> [THE EXERCISE] Repeat, exactly as written, every line from the one holding "extrude(amount=4 * hook_rod_r, mode=Mode.SUBTRACT)" through the one holding "zip(*points))), Vector(map(max, zip(*points)))". Leave out all other lines.

> [EXTRACTED ENTRIES]
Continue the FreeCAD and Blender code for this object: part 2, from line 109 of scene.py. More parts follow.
==
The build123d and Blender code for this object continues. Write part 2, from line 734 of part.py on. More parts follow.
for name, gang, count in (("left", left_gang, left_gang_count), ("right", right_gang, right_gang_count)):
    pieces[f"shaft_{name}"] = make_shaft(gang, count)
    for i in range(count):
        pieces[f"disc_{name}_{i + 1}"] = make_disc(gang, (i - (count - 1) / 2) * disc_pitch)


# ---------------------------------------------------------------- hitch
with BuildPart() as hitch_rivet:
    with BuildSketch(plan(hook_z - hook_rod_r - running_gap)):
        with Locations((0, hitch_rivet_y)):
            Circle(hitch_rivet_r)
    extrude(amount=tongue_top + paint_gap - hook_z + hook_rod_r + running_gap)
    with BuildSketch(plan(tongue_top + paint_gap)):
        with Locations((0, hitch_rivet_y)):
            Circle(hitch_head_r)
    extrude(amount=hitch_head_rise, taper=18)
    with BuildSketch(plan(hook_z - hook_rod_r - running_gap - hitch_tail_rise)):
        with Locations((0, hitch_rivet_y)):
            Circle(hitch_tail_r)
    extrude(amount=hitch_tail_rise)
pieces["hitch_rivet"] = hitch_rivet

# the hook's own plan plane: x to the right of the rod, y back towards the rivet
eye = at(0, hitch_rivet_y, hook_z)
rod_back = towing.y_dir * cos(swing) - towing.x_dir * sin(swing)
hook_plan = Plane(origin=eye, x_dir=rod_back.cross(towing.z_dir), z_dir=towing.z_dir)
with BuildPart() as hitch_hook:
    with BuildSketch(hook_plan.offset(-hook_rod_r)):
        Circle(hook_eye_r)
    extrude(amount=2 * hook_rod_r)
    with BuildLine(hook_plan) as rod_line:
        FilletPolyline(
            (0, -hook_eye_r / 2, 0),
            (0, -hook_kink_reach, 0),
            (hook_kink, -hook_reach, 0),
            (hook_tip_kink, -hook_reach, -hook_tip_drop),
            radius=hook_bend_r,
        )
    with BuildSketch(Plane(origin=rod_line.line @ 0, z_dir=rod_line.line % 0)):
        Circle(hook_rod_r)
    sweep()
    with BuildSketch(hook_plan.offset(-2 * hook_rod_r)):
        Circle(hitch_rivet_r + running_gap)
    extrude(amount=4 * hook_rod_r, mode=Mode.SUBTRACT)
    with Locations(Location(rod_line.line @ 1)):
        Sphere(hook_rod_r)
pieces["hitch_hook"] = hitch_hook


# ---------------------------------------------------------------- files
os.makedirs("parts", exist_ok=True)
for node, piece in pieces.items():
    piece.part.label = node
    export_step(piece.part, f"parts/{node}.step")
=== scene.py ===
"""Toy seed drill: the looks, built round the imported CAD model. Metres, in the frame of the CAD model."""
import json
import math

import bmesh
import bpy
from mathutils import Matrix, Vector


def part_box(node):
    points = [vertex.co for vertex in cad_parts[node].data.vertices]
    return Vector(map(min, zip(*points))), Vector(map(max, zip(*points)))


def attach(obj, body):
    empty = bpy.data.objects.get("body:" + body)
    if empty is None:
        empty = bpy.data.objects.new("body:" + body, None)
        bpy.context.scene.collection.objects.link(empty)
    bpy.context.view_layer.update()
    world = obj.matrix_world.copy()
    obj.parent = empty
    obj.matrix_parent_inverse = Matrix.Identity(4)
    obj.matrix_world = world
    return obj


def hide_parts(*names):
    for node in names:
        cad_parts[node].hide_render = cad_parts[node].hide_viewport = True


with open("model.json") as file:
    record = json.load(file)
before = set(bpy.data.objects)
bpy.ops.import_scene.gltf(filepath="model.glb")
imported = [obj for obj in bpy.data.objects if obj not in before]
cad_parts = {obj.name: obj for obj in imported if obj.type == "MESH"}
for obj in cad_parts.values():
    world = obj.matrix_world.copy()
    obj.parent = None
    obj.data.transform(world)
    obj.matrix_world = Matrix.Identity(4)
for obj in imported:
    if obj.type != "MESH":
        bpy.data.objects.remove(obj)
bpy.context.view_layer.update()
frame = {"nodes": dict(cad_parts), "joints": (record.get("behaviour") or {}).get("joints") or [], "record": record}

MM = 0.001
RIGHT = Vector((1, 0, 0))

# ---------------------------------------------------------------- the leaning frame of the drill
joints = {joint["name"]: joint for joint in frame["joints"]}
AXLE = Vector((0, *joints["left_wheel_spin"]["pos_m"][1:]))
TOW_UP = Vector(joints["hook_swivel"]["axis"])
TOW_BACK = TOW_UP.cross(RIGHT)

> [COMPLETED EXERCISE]
    extrude(amount=4 * hook_rod_r, mode=Mode.SUBTRACT)
    with Locations(Location(rod_line.line @ 1)):
        Sphere(hook_rod_r)
pieces["hitch_hook"] = hitch_hook


# ---------------------------------------------------------------- files
os.makedirs("parts", exist_ok=True)
for node, piece in pieces.items():
    piece.part.label = node
    export_step(piece.part, f"parts/{node}.step")
=== scene.py ===
"""Toy seed drill: the looks, built round the imported CAD model. Metres, in the frame of the CAD model."""
import json
import math

import bmesh
import bpy
from mathutils import Matrix, Vector


def part_box(node):
    points = [vertex.co for vertex in cad_parts[node].data.vertices]
    return Vector(map(min, zip(*points))), Vector(map(max, zip(*points)))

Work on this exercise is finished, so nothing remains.